Shrinking of data files should be performed even more rarely, if at all. Here’s why – data file shrink causes *massive* index fragmentation. Let me demonstrate with a simple script you can run. The script below will create a data file, create a 10MB ‘filler’ table at the start of the data file, create a 10MB ‘production’ clustered index, and then analyze the fragmentation of the new clustered index.
USE [master];
GO
IF DATABASEPROPERTYEX (N'DBMaint2008', N'Version') IS NOT NULL
DROP DATABASE [DBMaint2008];
GO
CREATE DATABASE DBMaint2008;
GO
USE [DBMaint2008];
GO
SET NOCOUNT ON;
GO
-- Create the 10MB filler table at the 'front' of the data file
CREATE TABLE [FillerTable] (
[c1] INT IDENTITY,
[c2] CHAR (8000) DEFAULT 'filler');
GO
-- Fill up the filler table
INSERT INTO [FillerTable] DEFAULT VALUES;
GO 1280
-- Create the production table, which will be 'after' the filler table in the data file
CREATE TABLE [ProdTable] (
[c1] INT IDENTITY,
[c2] CHAR (8000) DEFAULT 'production');
CREATE CLUSTERED INDEX [prod_cl] ON [ProdTable] ([c1]);
GO
INSERT INTO [ProdTable] DEFAULT VALUES;
GO 1280
-- Check the fragmentation of the production table
SELECT
[avg_fragmentation_in_percent]
FROM sys.dm_db_index_physical_stats (
DB_ID (N'DBMaint2008'), OBJECT_ID (N'ProdTable'), 1, NULL, 'LIMITED');
GO
avg_fragmentation_in_percent ----------------------------- 0.390625
The logical fragmentation of the clustered index before the shrink is a near-perfect 0.4%.

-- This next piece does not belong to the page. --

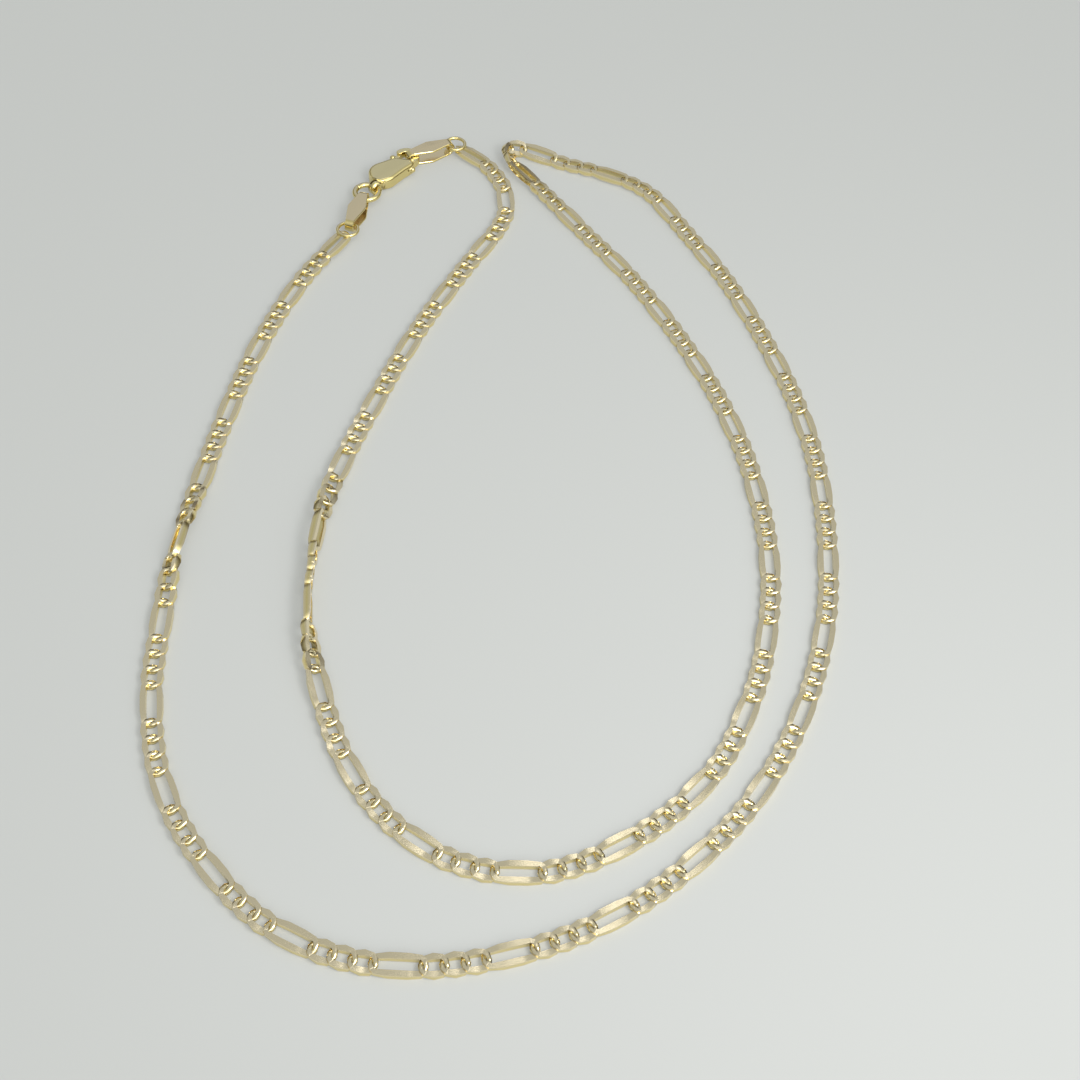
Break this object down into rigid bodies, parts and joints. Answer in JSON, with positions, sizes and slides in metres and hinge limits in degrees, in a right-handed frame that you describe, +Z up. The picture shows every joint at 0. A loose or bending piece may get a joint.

Now I’ll drop the ‘filler’ table, run a shrink to reclaim the space, and re-analyze the fragmentation of the clustered index:
-- Drop the filler table, creating 10MB of free space at the 'front' of the data file
DROP TABLE [FillerTable];
GO
-- Shrink the database
DBCC SHRINKDATABASE ([DBMaint2008]);
GO
-- Check the index fragmentation again
SELECT
[avg_fragmentation_in_percent]
FROM sys.dm_db_index_physical_stats (
DB_ID (N'DBMaint2008'), OBJECT_ID (N'ProdTable'), 1, NULL, 'LIMITED');
GO
DbId FileId CurrentSize MinimumSize UsedPages EstimatedPages ----- ------- ------------ ------------ ---------- --------------- 6 1 1456 152 1448 1440 6 2 63 63 56 56 DBCC execution completed. If DBCC printed error messages, contact your system administrator. avg_fragmentation_in_percent ----------------------------- 99.296875
Wow! After the shrink, the logical fragmentation is almost 100%. The shrink operation *completely* fragmented the index, removing any chance of efficient range scans on it by ensuring the all range-scan readahead I/Os will be single-page I/Os.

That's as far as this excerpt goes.